Objective
Among the lines listed below, count those that include the string "joints", and state only the count.
Start
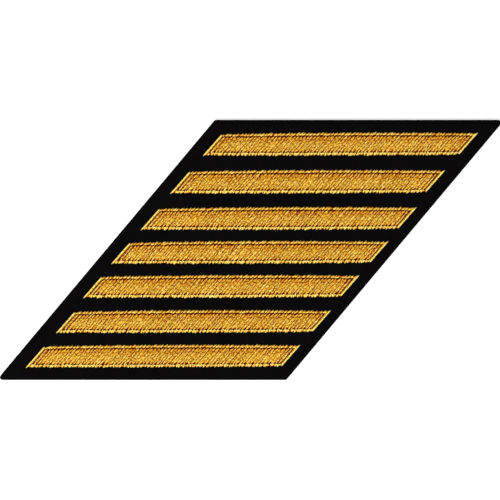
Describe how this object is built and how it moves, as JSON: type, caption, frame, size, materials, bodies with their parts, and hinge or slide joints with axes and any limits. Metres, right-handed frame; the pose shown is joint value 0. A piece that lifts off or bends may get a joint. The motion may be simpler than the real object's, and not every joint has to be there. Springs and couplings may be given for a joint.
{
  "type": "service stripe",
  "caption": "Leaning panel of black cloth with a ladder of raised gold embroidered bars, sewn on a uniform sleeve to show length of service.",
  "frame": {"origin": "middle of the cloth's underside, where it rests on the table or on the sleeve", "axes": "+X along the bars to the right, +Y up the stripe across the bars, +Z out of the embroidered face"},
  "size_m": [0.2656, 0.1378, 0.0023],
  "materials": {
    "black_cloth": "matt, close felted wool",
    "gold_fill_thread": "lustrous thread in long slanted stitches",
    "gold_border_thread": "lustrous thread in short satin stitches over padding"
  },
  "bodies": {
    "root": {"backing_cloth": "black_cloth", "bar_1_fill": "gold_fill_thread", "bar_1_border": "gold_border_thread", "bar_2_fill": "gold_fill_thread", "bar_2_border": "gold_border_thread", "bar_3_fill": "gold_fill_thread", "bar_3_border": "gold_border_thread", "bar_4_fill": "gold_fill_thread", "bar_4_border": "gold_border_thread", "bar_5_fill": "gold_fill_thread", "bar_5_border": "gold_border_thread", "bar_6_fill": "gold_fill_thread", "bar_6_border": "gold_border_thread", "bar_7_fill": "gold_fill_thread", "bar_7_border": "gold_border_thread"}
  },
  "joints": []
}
End
Answer below
2